Yes. If there's an exception, I can't think of it atm.


----------



## fcastro16 (Jun 27, 2008)

thank you guys that was really helpful.

I have another questions. Why some of my plants don't grow straight up?


----------



## Bert H (Mar 2, 2004)

> I have another questions. Why some of my plants don't grow straight up?


Some stems tend to grow straighter than others. Many Rotalas, for example, will grow sidewards if they have the room there, and lighting is good. It's probably nature's way to claim as much territory as possible.


----------



## freydo (Jan 7, 2006)

also some plants grow towards the light, meaning if parts are blocked from the sufficient lighting they require, they'll grow out until they get that light, which results in the leaning.

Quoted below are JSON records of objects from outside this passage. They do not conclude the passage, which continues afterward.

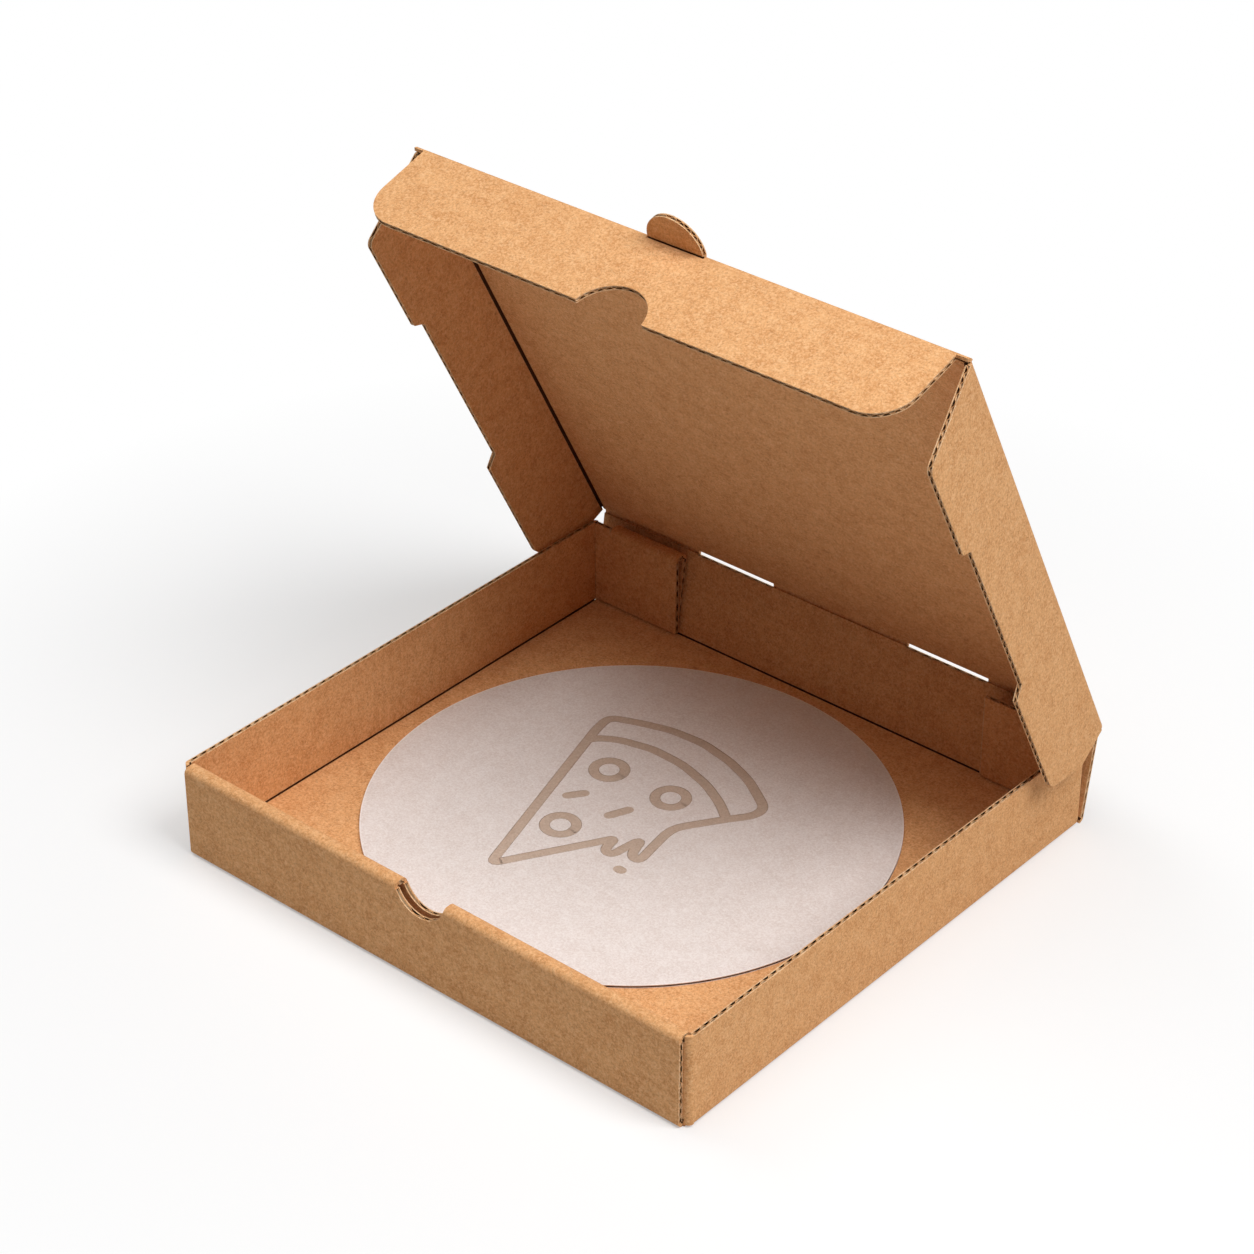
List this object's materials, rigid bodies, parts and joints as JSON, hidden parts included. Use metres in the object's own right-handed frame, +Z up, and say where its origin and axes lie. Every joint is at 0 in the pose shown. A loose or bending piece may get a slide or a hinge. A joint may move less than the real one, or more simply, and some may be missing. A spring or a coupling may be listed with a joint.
{
  "type": "pizza box",
  "caption": "Small corrugated pizza box standing open: tray with a rolled front wall and finger notch, hinged lid with side and front flaps and a thumb tab, round liner on the floor.",
  "frame": {"origin": "middle of the underside of the floor, which is the face the box stands on", "axes": "+Z up, the rolled front wall with the finger notch faces -Y, the lid is hinged along the back at +Y"},
  "size_m": [0.1876, 0.1785, 0.1862],
  "materials": {
    "kraft_board": "matte",
    "liner_card": "matte"
  },
  "bodies": {
    "tray": {"tray": "kraft_board", "liner_disc": "liner_card"},
    "rear_flap_left": {"rear_flap_left": "kraft_board"},
    "rear_flap_right": {"rear_flap_right": "kraft_board"},
    "lid_panel": {"lid_panel": "kraft_board"},
    "lid_front_flap": {"lid_front_flap": "kraft_board"},
    "lid_tab": {"lid_tab": "kraft_board"},
    "lid_left_flap": {"lid_left_flap": "kraft_board"},
    "lid_right_flap": {"lid_right_flap": "kraft_board"}
  },
  "joints": [
    {"name": "lid_hinge", "type": "hinge", "parent": "tray", "child": "lid_panel", "pos_m": [0, 0.09074, 0.03005], "axis": [-1, 0, 0], "range_deg": [-62.7, 115]},
    {"name": "front_flap_hinge", "type": "hinge", "parent": "lid_panel", "child": "lid_front_flap", "pos_m": [0, 0.01529, 0.17623], "axis": [1, 0, 0], "range_deg": [-80, 10]},
    {"name": "tab_hinge", "type": "hinge", "parent": "lid_front_flap", "child": "lid_tab", "pos_m": [0, 0.01529, 0.17623], "axis": [-1, 0, 0], "range_deg": [0, 170]},
    {"name": "right_flap_hinge", "type": "hinge", "parent": "lid_panel", "child": "lid_right_flap", "pos_m": [0.09105, 0.09074, 0.03005], "axis": [0, 0.4587, -0.8886], "range_deg": [-82, 8]},
    {"name": "left_flap_hinge", "type": "hinge", "parent": "lid_panel", "child": "lid_left_flap", "pos_m": [-0.09105, 0.09074, 0.03005], "axis": [0, -0.4587, 0.8886], "range_deg": [-90, 0]},
    {"name": "rear_flap_left_hinge", "type": "hinge", "parent": "tray", "child": "rear_flap_left", "pos_m": [-0.0885, 0.0837, 0], "axis": [0, 0, -1], "range_deg": [0, 75]},
    {"name": "rear_flap_right_hinge", "type": "hinge", "parent": "tray", "child": "rear_flap_right", "pos_m": [0.0885, 0.0837, 0], "axis": [0, 0, 1], "range_deg": [0, 75]}
  ]
}
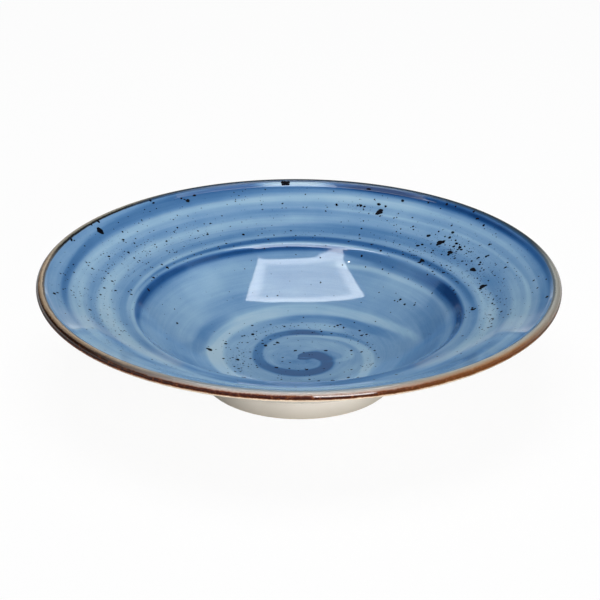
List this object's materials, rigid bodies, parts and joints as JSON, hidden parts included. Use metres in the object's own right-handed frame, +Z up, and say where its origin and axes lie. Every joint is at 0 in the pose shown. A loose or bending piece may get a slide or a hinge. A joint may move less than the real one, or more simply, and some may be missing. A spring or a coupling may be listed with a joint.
{
  "type": "pasta bowl",
  "caption": "Round stoneware bowl with a deep well, a wide sloping rim, a rounded brown lip and a foot ring, for serving pasta or soup.",
  "frame": {"origin": "middle of the foot ring, on the surface that the bowl stands on", "axes": "+Z up, along the bowl's axis of symmetry; -Y towards the viewer of the picture; +X to the viewer's right"},
  "size_m": [0.275, 0.275, 0.0582],
  "materials": {
    "bare_stoneware": "matt, unglazed",
    "blue_glaze": "gloss, brushed blue with dark specks",
    "brown_glaze": "gloss, mottled iron brown",
    "cream_glaze": "gloss",
    "recess_glaze": "gloss"
  },
  "bodies": {
    "root": {"stoneware_body": "bare_stoneware", "blue_top_glaze": "blue_glaze", "brown_lip_glaze": "brown_glaze", "cream_underside_glaze": "cream_glaze", "foot_recess_glaze": "recess_glaze"}
  },
  "joints": []
}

you'll see this with trees in a heavily forested area. i've seen some really bent trees because of the lack of light.


----------



## customdrumfinishes (Apr 1, 2008)

For some plants its better the cut the bottom than the top out. cut side shoots off for replanting. plants like aromatica and other bigger stem plants your better cutting the bottom off. this way you dont loose the top. this is what alot of people do with lush tanks. they dont cut the top off and let the stub grow. i asked a few people how they got there plants so perfect in heights and this was how.


----------